Robert Freeman, the photographer behind some of the most enduring images of The Beatles, died Thursday at age 82.
Freeman created some of the most iconic images of the band, including cover photos for Beatles albums Meet The Beatles, Beatles For Sale, Help! and Rubber Soul. He also helped craft sequences in Beatles films A Hard Day's Night and Help!
Macca recalled Freeman as one of the band's "favourite photographers" and recalled the impromptu shoot that resulted in the cover for the band's second LP.
"People often think that the cover shot for Meet the Beatles of our foreheads in half shadow was a carefully arranged studio shot," McCartney writes. "In fact it was taken quite quickly by Robert in the corridor of a hotel we were staying in where natural light came from the windows at the end of the corridor. I think it took no more than half and hour to accomplish."
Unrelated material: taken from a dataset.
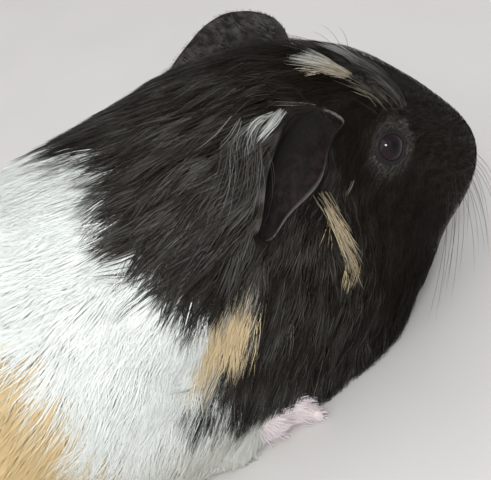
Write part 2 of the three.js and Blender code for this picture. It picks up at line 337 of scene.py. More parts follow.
@dataclass(frozen=True)
class Stroke:
    """How the coat lies at one place on the right side; the left side mirrors it.

    Attributes:
        name: the part of the body.
        on: frame of place and lie.
        place: forward, outward and up.
        lie: direction from root to tip, as forward, outward and up.
        length: of a strand.
        depth: from the skin to the coat's tips.
    """

    name: str
    on: On
    place: Triple
    lie: Triple
    length: float
    depth: float


STROKES = (
    Stroke("rump end", On.BODY, (-122, 8, 60), (-0.5, 0.1, -0.85), 18, 2.6),
    Stroke("rump top", On.BODY, (-85, 12, 88), (-1.0, 0.1, -0.15), 20, 2.8),
    Stroke("rump side", On.BODY, (-90, 45, 50), (-1.0, 0.0, -0.4), 21, 2.8),
    Stroke("rump low", On.BODY, (-85, 45, 14), (-0.75, 0.0, -0.6), 17, 2.6),
    Stroke("loin top", On.BODY, (-40, 12, 95), (-1.0, 0.0, 0.0), 21, 2.8),
    Stroke("saddle top", On.BODY, (0, 12, 93), (-1.0, 0.0, 0.0), 21, 2.8),
    Stroke("flank", On.BODY, (-35, 52, 55), (-1.0, 0.0, -0.45), 23, 3.0),
    Stroke("flank low", On.BODY, (-35, 52, 18), (-0.75, 0.0, -0.7), 20, 2.8),
    Stroke("shoulder back", On.BODY, (8, 50, 58), (-0.8, 0.0, -0.7), 23, 4.4),
    Stroke("elbow", On.BODY, (12, 48, 24), (-0.55, 0.0, -0.9), 20, 3.8),
    Stroke("nape", On.BODY, (40, 10, 93), (-1.0, 0.15, 0.0), 18, 4.5),
    Stroke("neck side", On.BODY, (42, 36, 76), (-0.9, 0.1, -0.5), 20, 5.0),
    Stroke("shoulder", On.BODY, (38, 44, 50), (-0.82, 0.0, -0.58), 20, 5.0),
    Stroke("chest side", On.BODY, (40, 38, 18), (-0.7, 0.0, -0.7), 18, 5.0),
    Stroke("chest", On.BODY, (66, 20, 16), (-0.4, 0.15, -0.9), 17, 5.0),
    Stroke("throat", On.BODY, (86, 12, 26), (-0.55, 0.2, -0.85), 14, 4.5),
    Stroke("jowl", On.HEAD, (-14, 33, -42), (-0.2, 0.0, -1.0), 14, 4.0),
    Stroke("cheek", On.HEAD, (-8, 33, -20), (0.0, 0.15, -1.0), 9, 2.8),
    Stroke("cheek streak", On.HEAD, (-15, 34, -17), (0.3, 0.1, -1.0), 9, 2.8),
    Stroke("cheek front", On.HEAD, (8, 22, -15), (-0.45, 0.2, -0.85), 5, 1.6),
    Stroke("jaw", On.HEAD, (16, 15, -34), (-0.6, 0.2, -0.75), 7, 2.2),
    Stroke("chin", On.HEAD, (28, 5, -32), (-0.9, 0.1, -0.4), 3.6, 1.2),
    Stroke("muzzle side", On.HEAD, (29, 14, -14), (-0.9, 0.3, -0.4), 2.4, 0.8),
    Stroke("nose", On.HEAD, (37, 4, -8), (-0.7, 0.2, 0.4), 1.6, 0.6),
    Stroke("nose bridge", On.HEAD, (22, 5, 5), (-1.0, 0.1, 0.3), 2.8, 0.9),
    Stroke("brow", On.HEAD, (6, 10, 14), (-0.95, 0.15, 0.25), 4.5, 1.4),
    Stroke("eye ring", On.HEAD, (2, 22, 1), (-0.9, 0.2, -0.35), 2.4, 0.8),
    Stroke("forehead", On.HEAD, (-10, 3, 19), (-1.0, 0.05, 0.1), 8, 2.4),
    Stroke("crown", On.HEAD, (-30, 6, 18), (-1.0, 0.1, 0.0), 12, 3.2),
    Stroke("before the ear", On.HEAD, (-14, 25, 6), (-0.35, 0.3, -0.9), 4, 1.4),
    Stroke("below the ear", On.HEAD, (-26, 34, -14), (-0.45, 0.1, -0.9), 10, 3.0),
    Stroke("behind the ear", On.HEAD, (-44, 28, 2), (-0.8, 0.25, -0.55), 15, 3.8),
)


@dataclass
class Groom:
    """Blends the strokes over the whole body."""

    head: HeadAxes
    strokes: tuple[Stroke, ...] = STROKES
    softness: float = 6.0  # within this distance of a stroke's place the blend hardly changes

    def __post_init__(self) -> None:
        """Lays the strokes out on both sides, in the row's frame."""
        places, lies = [], []
        for side in (RIGHT, LEFT):
            for stroke in self.strokes:
                place = np.array(stroke.place) * (1, side, 1)
                lie = np.array(stroke.lie) * (1, side, 1)
                on_head = stroke.on is On.HEAD
                places.append(self.head.place(place) if on_head else place)
                lies.append(self.head.turn(lie) if on_head else lie)
        self.places = np.array(places)
        self.lies = unit(np.array(lies))
        self.lengths = np.array([s.length for s in self.strokes] * 2)
        self.depths = np.array([s.depth for s in self.strokes] * 2)

    def shares(self, points: np.ndarray) -> np.ndarray:
        """Returns how much each stroke counts at each point, (points, strokes).

        Args:
            points: places in the row's frame.

        Returns:
            The shares, (points, strokes).
        """
        parts = []
        for chunk in np.array_split(points, max(1, len(points) // 20000)):
            apart = ((chunk[:, None] - self.places) ** 2).sum(axis=2)
            weight = 1 / (apart + self.softness**2) ** 2
            parts.append(weight / weight.sum(axis=1, keepdims=True))
        return np.concatenate(parts)

    def depth(self, points: np.ndarray) -> np.ndarray:
        """Returns the coat's depth at each point."""
        return self.shares(points) @ self.depths

    def length(self, points: np.ndarray) -> np.ndarray:
        """Returns the strands' length at each point."""
        return self.shares(points) @ self.lengths

    def lie(self, points: np.ndarray, normals: np.ndarray) -> np.ndarray:
        """Returns the direction in which the coat lies at each point, along the surface."""
        lie = self.shares(points) @ self.lies
        return unit(lie - (lie * normals).sum(axis=1, keepdims=True) * normals)


# ---- the markings ----


@dataclass(frozen=True)
class Streak:
    """A tapering streak of pale hair between two places of the head.

    Attributes:
        name: what it is.
        start: forward, left and up.
        end: the same, at the other end.
        radius: at the start and at the end.
        share: how many of the hairs inside it are pale.
        tan: from 0 for white to 1 for tan.
        pale: from 0 for black to 1 for fully pale.
    """

    name: str
    start: Triple
    end: Triple
    radius: Pair
    share: float
    tan: float
    pale: float = 1.0


STREAKS = (
    Streak("under the blaze", (-9, -11, 17), (-15, -7, 18), (1.4, 2.0), 0.7, 0.6),
    Streak("forehead sheen", (4, -13, 11), (-5, -4, 17), (3.0, 3.4), 0.4, 0.2, 0.06),
    Streak("near cheek", (-20.0, -33.5, -9), (-10.8, -34, -26), (1.2, 2.0), 0.6, 0.85, 0.7),
    Streak("far cheek", (-19, 33, -8), (-11, 34, -25), (1.3, 2.0), 0.7, 0.85, 0.8),
)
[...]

He also explained how the band's Rubber Soul album cover came together, noting how Freeman often operated on the same creative wave length as the band. McCartney recalled a session in which the band and Freeman were going trying to determine which photo to use for the cover when a happy accident inspired them.
"...[H]is normal practice was to use a slide projector and project the photos he'd taken onto a piece of white cardboard which was exactly album sized, thus giving us an accurate idea of how the finished product would look. During his viewing session the card which had been propped up on a small table fell backwards giving the photograph a 'stretched' look. Instead of simply putting the card upright again we became excited at the idea of this new version of his photograph."